As valuable as ultrasound may be in assessing magnet ingestion, it is also important to remember that ultrasound should not be solely relied upon to make the clinical diagnosis. Ultrasound should only be used as an adjunct to (2-view) radiographs or other cross-sectional imaging to monitor disease progression and possible complications. For example, risk of bowel entrapment increases if there is space between multiple magnets on plain film [27]. In this scenario, it would be critical to conduct a thorough sweep-through to ensure that all foreign bodies seen on plain films are identified and characterized on ultrasound. (The authors recommend caution when using magnets around electronic and ultrasound equipment, as the effects of magnets on ultrasound probes is not well studied.)

Future work should include clinical studies which compare abdominal ultrasound to radiograph findings in patients who present with magnet ingestion.

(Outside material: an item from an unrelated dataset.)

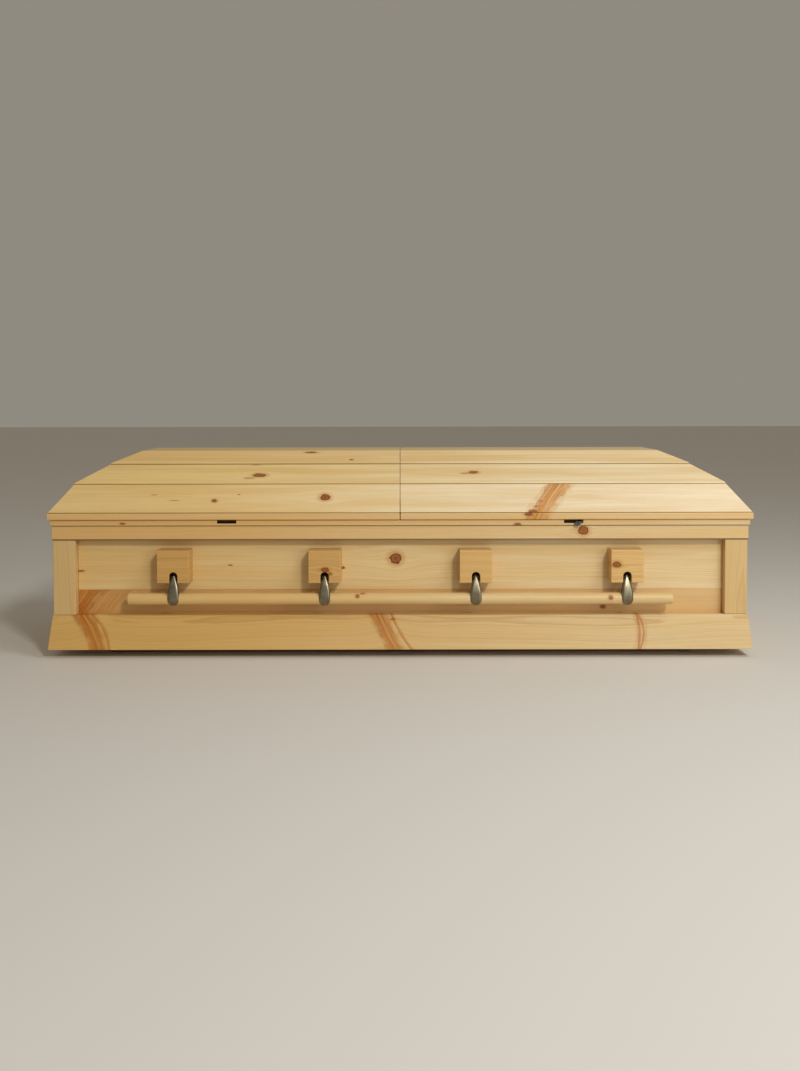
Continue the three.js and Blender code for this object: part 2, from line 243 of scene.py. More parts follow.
def new_material(name):
    """A material and the inputs of its shader. Its node tree is opened."""
    material = bpy.data.materials.new(name)
    material.use_nodes = True
    Desk.tree = material.node_tree
    return material, Desk.tree.nodes["Principled BSDF"].inputs


def roughen(shader, strength, distance, relief):
    """Feeds a height to the shader as a bump."""
    bump = add_node("Bump", {"Strength": strength, "Distance": distance, "Height": relief})
    feed(shader["Normal"], bump.outputs["Normal"])


def new_group(name, vectors, floats, new_vectors, new_floats):
    """Opens an empty node group with named sockets. Returns what flows in and what has to be fed."""
    Desk.tree = bpy.data.node_groups.new(name, "ShaderNodeTree")
    for way, kind, titles in (("INPUT", "Vector", vectors), ("INPUT", "Float", floats),
                              ("OUTPUT", "Vector", new_vectors), ("OUTPUT", "Float", new_floats)):
        for title in titles:
            Desk.tree.interface.new_socket(title, in_out=way, socket_type="NodeSocket" + kind)
    return Desk.tree.nodes.new("NodeGroupInput").outputs, Desk.tree.nodes.new("NodeGroupOutput").inputs


def hand_over(made, values):
    """Feeds what a group gives and returns the group."""
    for name, value in values.items():
        feed(made[name], value)
    print(f"{Desk.tree.name}: {len(Desk.tree.nodes)} nodes")
    return Desk.tree


def hand_stronger(given, made, masks):
    """Feeds masks, each joined with the one that came in from the group before."""
    return hand_over(made, {name: calc("MAXIMUM", mask, given[name]) for name, mask in masks.items()})


def use_group(group, values):
    return add_node("Group", values, node_tree=group).outputs


def chained(group, state, values):
    """Feeds a group with the state of a chain and with values of its own. Returns the chain's new state."""
    given = use_group(group, {**state, **values})
    return {name: given[name] for name in state}


def colour(code):
    """A colour as a painter writes it, such as "E2C48A", in the linear light that Blender mixes in."""
    channels = [int(code[i:i + 2], 16) / 255 for i in (0, 2, 4)]
    return (*[c / 12.92 if c < 0.04045 else ((c + 0.055) / 1.055) ** 2.4 for c in channels], 1)


print("helpers for node graphs are ready")

# %% [markdown]
# ## Wood, in the board's own measure
#
# Grain follows the board, wherever the board ends up, so the wood is drawn in the board's own measure:
# metres along it, across it from its lower edge, and below its face. Every board carries that as an
# attribute named `board`. A tree's growth rings are cylinders round its pith. A board cuts them at a slant,
# which draws long pointed arches on its face and arcs on its end. The first group works those rings out: in
# each, pale spring wood darkens slowly to summer wood and ends at once.

# %% Growth rings
SEED_STRIDE = 7.3
DRIFT, DRIFT_STRETCH = -0.09, (0.9, 3.1, 1)
RISE, RISE_STRETCH, RISE_LAYER = 0.035, (1.2, 5.7, 1), 5.0
WAVER, WAVER_STRETCH = 0.8, (7, 55, 55)
SUMMER, WINTER = (0.25, 0.9), (1.0, 0.92)
GOOD_YEARS, YEAR_STRETCH = (0.3, 0.68), (0.45, 3.0, 1)


def make_growth_rings():
    given, made = new_group(
        "Growth rings", ["Place"], ["Seed", "Pith across", "Pith depth", "Spacing"], [], ["Latewood"])
    along, across, depth = parts_of(given["Place"])
    shifted = scaled(given["Seed"], SEED_STRIDE, along)
    drift = noise(vector(shifted, given["Seed"]), DRIFT_STRETCH, detail=1)
    rise = noise(vector(shifted, given["Seed"], RISE_LAYER), RISE_STRETCH, detail=1)
    side = swayed(minus(across, given["Pith across"]), drift, DRIFT)
    down = swayed(plus(depth, given["Pith depth"]), rise, RISE)
    reach = calc("SQRT", plus(calc("POWER", side, 2), calc("POWER", down, 2)))
    waver = noise(given["Place"], WAVER_STRETCH, detail=2)
    rings = scaled(waver, WAVER, calc("DIVIDE", reach, given["Spacing"]))
    rings = plus(rings, given["Seed"])
    part = calc("FRACT", rings)
    line = times(fade(part, *SUMMER), fade(part, *WINTER))
    year = noise(vector(rings, given["Seed"]), YEAR_STRETCH, detail=1)
    return hand_over(made, {"Latewood": times(line, fade(year, *GOOD_YEARS))})


GROWTH_RINGS = make_growth_rings()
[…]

This would allow us to not only identify factors that would affect image quality but also to assess the reliability of identifying entrapped bowel loops in vivo. In addition, in vivo studies would make it possible to evaluate the blood supply to bowel loops with Doppler spectroscopy and changes in peristalsis pattern, which would provide additional information on potential ischemia or obstruction. This would help triage patients based on the likelihood of blood supply interruption and subsequent need for surgery. Finally, larger studies would be powered to answer questions on statistical significance and risk reduction when comparing ultrasound as an adjunct to radiograph versus radiograph alone in a head-to-head study.

Conclusions

In conclusion, there is convincing evidence that ultrasound has the potential to be a valuable tool in assessing and managing patients with magnet ingestion, particularly in the case of multiple ingestions and bowel loop entrapment. While surgical intervention can be life-saving, surgery and anesthesia are not without costs and risks, so it is critical to appropriately diagnose and triage any complications of magnet ingestion for appropriate management. Single projection radiographs may be insufficient at detecting multiple magnets or estimating proximity of multiple objects. Ideally, ultrasound would provide insight for emergency medicine physicians and surgical specialists to quickly decide whether patients with multiple magnet ingestion require immediate surgical treatment or can be monitored conservatively.